*Task instructions*. Reproduce exactly the lines below from the one containing "imported = [obj" through the one containing "obj.data.transform(world)", including both, and nothing else.

[Scripts that build objects]
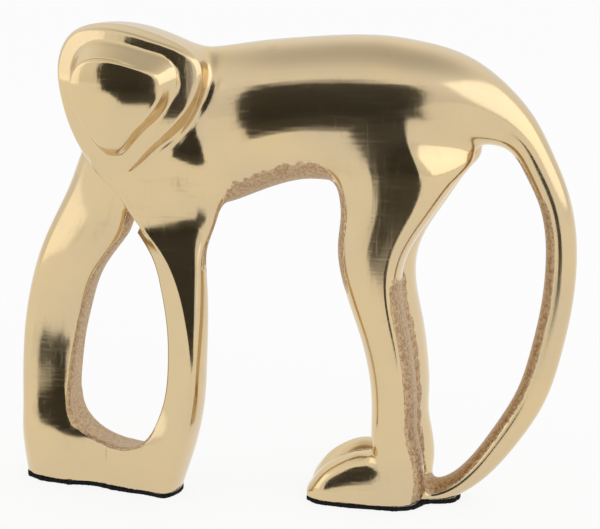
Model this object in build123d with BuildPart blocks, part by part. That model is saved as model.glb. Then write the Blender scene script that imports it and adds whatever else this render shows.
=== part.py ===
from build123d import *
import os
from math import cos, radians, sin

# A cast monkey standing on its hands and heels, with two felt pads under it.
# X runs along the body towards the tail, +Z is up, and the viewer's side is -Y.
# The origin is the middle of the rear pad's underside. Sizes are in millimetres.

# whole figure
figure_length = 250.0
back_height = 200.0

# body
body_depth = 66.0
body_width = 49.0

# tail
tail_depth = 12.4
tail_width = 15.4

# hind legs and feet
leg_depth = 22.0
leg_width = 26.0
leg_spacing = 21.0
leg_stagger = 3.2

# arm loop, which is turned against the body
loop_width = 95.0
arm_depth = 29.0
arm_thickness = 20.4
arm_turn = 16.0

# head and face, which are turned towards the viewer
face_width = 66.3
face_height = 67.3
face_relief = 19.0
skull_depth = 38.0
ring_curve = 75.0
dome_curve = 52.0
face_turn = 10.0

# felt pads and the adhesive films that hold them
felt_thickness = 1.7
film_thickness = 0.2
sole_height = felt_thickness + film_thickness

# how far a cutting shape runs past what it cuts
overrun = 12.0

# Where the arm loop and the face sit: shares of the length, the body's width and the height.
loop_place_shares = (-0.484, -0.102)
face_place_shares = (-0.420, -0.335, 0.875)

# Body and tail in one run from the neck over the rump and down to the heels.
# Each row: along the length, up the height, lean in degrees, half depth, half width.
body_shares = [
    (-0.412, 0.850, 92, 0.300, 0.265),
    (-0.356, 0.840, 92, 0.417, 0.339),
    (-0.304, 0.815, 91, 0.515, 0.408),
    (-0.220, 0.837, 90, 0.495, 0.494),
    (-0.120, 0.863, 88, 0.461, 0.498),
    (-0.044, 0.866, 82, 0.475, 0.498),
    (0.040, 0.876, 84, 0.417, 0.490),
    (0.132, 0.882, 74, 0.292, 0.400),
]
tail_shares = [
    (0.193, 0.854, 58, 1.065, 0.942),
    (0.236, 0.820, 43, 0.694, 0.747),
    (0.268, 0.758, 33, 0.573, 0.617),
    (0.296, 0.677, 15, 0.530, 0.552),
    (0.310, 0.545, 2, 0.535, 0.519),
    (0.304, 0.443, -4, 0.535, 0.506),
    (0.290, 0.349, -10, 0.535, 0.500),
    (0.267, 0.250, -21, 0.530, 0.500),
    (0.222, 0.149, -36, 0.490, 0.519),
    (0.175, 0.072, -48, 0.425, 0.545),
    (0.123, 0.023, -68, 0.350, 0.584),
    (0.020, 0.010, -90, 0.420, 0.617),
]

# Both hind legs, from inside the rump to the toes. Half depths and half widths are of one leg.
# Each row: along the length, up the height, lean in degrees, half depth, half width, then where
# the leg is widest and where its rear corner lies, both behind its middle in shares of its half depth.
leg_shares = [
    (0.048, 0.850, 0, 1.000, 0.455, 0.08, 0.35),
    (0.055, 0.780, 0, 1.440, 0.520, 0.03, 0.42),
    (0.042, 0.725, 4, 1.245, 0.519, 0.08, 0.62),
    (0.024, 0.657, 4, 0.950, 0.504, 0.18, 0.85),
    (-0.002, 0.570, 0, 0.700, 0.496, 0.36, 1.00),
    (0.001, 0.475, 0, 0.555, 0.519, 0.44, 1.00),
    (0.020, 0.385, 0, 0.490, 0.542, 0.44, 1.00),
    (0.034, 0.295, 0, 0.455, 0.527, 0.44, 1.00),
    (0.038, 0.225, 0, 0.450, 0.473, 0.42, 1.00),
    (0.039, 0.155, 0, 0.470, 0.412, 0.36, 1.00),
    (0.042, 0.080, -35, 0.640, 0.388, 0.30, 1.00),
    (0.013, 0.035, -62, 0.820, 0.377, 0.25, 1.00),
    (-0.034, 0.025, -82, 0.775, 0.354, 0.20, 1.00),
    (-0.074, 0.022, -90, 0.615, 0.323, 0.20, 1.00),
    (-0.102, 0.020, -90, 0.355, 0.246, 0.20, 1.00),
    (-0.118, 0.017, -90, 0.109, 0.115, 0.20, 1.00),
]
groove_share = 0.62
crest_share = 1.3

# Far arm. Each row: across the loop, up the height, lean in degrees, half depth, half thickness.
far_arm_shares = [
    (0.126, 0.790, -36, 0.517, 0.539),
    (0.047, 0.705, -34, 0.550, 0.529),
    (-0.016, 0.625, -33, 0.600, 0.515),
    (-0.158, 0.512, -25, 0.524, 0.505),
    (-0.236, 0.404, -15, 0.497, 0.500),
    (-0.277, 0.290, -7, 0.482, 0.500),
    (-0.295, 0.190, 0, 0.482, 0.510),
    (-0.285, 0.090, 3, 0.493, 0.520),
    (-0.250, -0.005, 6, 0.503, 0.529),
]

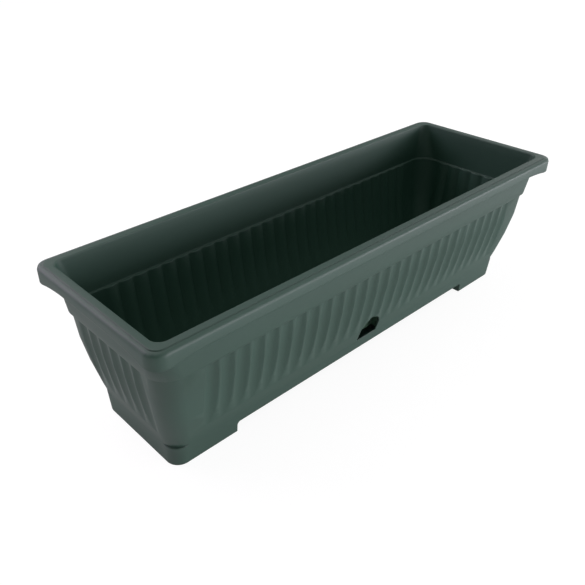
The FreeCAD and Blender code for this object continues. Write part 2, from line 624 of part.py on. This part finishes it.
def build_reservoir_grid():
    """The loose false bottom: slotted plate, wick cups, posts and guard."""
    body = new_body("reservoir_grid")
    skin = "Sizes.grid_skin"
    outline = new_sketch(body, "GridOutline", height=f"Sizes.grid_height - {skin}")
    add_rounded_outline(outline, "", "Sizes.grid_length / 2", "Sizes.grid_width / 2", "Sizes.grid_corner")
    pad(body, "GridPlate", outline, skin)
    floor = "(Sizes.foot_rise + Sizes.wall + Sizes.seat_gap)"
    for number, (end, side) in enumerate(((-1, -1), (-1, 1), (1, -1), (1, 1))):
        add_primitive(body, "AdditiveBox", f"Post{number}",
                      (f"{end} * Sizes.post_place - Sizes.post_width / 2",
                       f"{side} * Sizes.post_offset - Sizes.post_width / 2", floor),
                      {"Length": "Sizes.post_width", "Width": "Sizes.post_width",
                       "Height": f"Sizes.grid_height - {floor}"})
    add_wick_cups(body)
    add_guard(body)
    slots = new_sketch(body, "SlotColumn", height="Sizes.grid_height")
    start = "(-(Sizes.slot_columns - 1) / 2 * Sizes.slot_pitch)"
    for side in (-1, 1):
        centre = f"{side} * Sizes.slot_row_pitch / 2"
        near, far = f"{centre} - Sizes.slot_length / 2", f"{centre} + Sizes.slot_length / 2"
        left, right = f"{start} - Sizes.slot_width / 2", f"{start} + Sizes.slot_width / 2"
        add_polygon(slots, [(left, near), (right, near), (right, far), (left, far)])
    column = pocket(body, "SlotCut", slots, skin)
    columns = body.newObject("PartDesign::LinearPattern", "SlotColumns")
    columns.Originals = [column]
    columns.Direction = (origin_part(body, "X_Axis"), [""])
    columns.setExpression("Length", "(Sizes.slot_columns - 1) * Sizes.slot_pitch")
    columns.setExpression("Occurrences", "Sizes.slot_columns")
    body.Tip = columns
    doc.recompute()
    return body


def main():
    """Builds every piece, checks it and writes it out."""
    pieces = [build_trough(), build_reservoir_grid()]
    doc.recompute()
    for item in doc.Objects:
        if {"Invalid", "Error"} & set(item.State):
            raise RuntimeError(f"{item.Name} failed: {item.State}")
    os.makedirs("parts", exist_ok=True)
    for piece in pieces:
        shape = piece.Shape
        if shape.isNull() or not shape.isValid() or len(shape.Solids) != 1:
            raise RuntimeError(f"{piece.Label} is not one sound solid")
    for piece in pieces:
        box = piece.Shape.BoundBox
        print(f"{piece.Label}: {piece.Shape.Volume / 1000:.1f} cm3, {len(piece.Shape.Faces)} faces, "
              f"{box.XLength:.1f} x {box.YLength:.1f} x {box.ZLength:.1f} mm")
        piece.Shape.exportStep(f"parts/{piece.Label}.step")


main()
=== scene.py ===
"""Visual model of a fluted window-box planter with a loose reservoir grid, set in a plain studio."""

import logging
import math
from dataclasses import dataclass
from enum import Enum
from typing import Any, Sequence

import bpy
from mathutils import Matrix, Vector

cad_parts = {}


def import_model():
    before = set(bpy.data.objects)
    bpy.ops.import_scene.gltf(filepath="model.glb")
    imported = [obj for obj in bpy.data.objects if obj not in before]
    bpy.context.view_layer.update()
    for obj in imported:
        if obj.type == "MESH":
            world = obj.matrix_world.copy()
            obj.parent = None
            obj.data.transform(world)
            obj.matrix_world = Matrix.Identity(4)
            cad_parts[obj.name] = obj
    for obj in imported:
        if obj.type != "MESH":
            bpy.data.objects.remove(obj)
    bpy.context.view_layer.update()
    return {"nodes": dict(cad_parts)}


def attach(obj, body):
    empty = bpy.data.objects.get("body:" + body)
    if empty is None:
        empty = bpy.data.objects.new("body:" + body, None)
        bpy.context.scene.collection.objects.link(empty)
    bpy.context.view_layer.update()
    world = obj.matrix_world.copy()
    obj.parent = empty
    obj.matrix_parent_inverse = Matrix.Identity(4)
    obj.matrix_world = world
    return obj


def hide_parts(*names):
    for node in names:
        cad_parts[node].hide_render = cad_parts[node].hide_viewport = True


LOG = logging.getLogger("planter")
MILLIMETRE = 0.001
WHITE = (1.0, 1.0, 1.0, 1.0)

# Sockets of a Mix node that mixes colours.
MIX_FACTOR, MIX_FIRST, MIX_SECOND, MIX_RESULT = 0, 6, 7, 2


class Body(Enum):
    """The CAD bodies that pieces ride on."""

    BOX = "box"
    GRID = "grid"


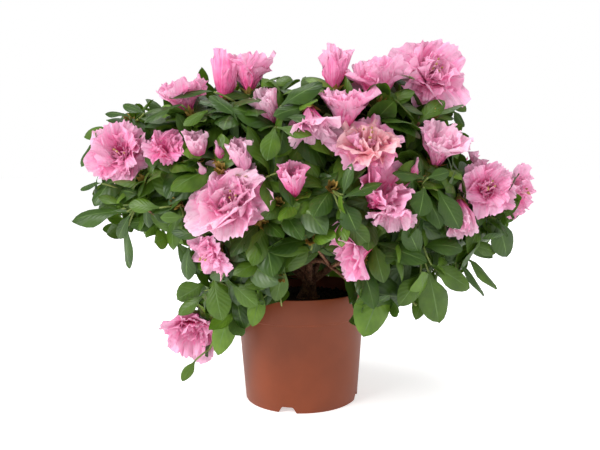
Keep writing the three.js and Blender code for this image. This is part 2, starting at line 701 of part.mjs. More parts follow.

*Reply*.
    imported = [obj for obj in bpy.data.objects if obj not in before]
    bpy.context.view_layer.update()
    for obj in imported:
        if obj.type == "MESH":
            world = obj.matrix_world.copy()
            obj.parent = None
            obj.data.transform(world)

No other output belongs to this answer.